The lines to extract begin at the one containing "make_running_track()" and run to the end of the listing; set them down exactly and alone.

#### Entries ####

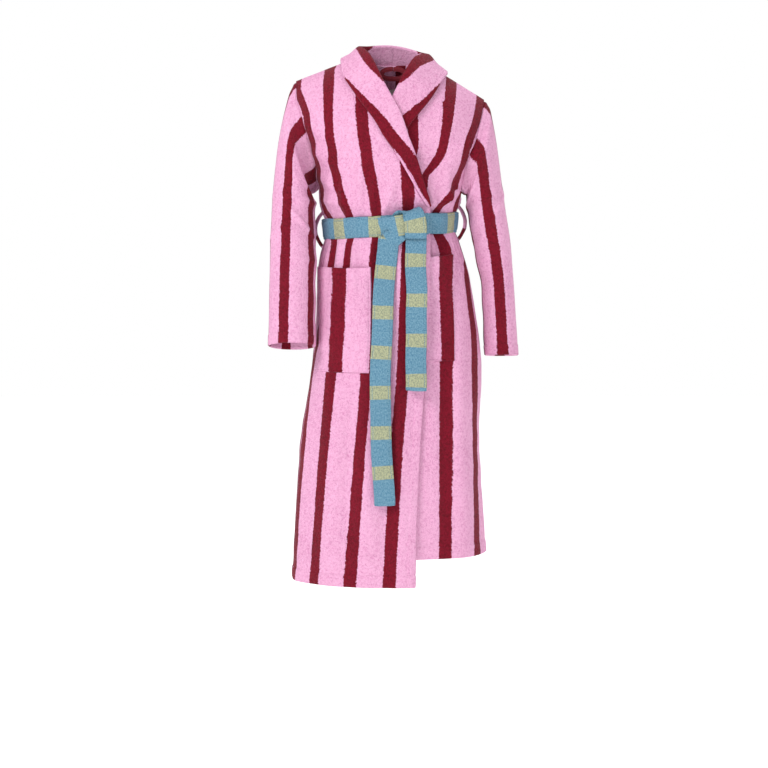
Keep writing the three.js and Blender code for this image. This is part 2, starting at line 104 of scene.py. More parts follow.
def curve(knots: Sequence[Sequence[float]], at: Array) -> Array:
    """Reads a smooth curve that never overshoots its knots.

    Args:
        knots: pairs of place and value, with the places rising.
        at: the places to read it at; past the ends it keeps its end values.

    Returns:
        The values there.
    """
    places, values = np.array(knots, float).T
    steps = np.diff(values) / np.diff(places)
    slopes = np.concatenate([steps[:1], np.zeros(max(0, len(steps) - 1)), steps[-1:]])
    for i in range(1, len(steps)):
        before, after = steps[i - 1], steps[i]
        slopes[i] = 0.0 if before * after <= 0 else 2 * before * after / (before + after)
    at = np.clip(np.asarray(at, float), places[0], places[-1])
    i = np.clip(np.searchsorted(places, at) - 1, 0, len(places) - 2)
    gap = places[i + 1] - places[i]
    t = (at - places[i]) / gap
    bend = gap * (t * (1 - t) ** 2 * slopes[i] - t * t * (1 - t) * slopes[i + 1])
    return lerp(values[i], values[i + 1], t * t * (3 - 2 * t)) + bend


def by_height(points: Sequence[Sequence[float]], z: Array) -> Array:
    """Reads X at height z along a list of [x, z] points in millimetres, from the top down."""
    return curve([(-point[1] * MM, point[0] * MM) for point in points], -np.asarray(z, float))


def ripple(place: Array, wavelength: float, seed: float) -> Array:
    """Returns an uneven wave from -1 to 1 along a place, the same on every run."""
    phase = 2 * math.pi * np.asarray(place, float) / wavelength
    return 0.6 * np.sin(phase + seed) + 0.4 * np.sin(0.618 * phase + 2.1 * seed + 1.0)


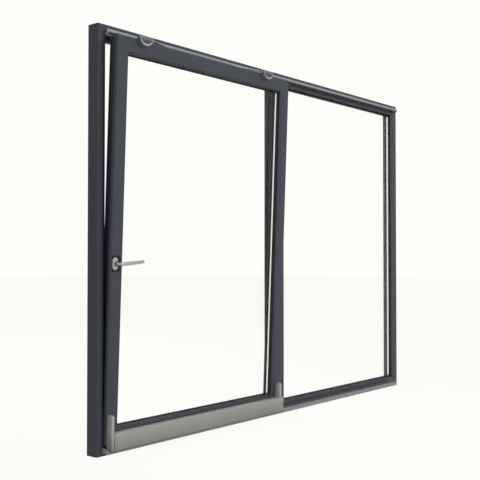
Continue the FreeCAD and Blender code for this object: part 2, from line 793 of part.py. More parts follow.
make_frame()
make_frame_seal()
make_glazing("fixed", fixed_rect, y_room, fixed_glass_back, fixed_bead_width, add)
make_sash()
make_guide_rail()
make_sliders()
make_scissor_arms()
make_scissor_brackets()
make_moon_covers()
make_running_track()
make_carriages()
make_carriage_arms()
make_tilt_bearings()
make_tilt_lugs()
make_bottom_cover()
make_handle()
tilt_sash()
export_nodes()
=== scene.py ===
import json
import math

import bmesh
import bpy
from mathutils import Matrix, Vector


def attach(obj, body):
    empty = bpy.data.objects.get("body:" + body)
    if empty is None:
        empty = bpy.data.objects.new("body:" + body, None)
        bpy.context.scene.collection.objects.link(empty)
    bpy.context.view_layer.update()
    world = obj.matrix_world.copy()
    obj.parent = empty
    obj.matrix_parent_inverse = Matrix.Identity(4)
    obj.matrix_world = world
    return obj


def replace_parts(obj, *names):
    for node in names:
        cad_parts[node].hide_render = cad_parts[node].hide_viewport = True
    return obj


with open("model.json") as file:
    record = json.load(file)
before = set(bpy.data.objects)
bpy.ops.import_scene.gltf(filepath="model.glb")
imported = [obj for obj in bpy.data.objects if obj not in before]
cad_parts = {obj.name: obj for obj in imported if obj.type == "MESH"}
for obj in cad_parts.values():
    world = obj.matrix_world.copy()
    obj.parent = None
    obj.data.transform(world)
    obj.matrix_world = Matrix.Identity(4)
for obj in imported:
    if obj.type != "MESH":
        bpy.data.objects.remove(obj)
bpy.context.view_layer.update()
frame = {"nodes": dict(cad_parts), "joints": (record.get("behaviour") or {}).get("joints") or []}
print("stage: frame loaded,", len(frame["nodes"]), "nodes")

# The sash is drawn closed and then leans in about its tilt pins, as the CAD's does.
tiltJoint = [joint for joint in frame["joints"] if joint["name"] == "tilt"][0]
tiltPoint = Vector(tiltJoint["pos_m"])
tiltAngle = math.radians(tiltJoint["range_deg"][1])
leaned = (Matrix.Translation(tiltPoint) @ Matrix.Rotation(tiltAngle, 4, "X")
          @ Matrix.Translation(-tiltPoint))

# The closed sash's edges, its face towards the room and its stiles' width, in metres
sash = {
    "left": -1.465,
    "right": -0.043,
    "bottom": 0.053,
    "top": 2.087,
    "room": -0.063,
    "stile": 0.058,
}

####

> Output for this task
make_running_track()
make_carriages()
make_carriage_arms()
make_tilt_bearings()
make_tilt_lugs()
make_bottom_cover()
make_handle()
tilt_sash()
export_nodes()
=== scene.py ===
import json
import math

import bmesh
import bpy
from mathutils import Matrix, Vector


def attach(obj, body):
    empty = bpy.data.objects.get("body:" + body)
    if empty is None:
        empty = bpy.data.objects.new("body:" + body, None)
        bpy.context.scene.collection.objects.link(empty)
    bpy.context.view_layer.update()
    world = obj.matrix_world.copy()
    obj.parent = empty
    obj.matrix_parent_inverse = Matrix.Identity(4)
    obj.matrix_world = world
    return obj


def replace_parts(obj, *names):
    for node in names:
        cad_parts[node].hide_render = cad_parts[node].hide_viewport = True
    return obj


with open("model.json") as file:
    record = json.load(file)
before = set(bpy.data.objects)
bpy.ops.import_scene.gltf(filepath="model.glb")
imported = [obj for obj in bpy.data.objects if obj not in before]
cad_parts = {obj.name: obj for obj in imported if obj.type == "MESH"}
for obj in cad_parts.values():
    world = obj.matrix_world.copy()
    obj.parent = None
    obj.data.transform(world)
    obj.matrix_world = Matrix.Identity(4)
for obj in imported:
    if obj.type != "MESH":
        bpy.data.objects.remove(obj)
bpy.context.view_layer.update()
frame = {"nodes": dict(cad_parts), "joints": (record.get("behaviour") or {}).get("joints") or []}
print("stage: frame loaded,", len(frame["nodes"]), "nodes")

# The sash is drawn closed and then leans in about its tilt pins, as the CAD's does.
tiltJoint = [joint for joint in frame["joints"] if joint["name"] == "tilt"][0]
tiltPoint = Vector(tiltJoint["pos_m"])
tiltAngle = math.radians(tiltJoint["range_deg"][1])
leaned = (Matrix.Translation(tiltPoint) @ Matrix.Rotation(tiltAngle, 4, "X")
          @ Matrix.Translation(-tiltPoint))

# The closed sash's edges, its face towards the room and its stiles' width, in metres
sash = {
    "left": -1.465,
    "right": -0.043,
    "bottom": 0.053,
    "top": 2.087,
    "room": -0.063,
    "stile": 0.058,
}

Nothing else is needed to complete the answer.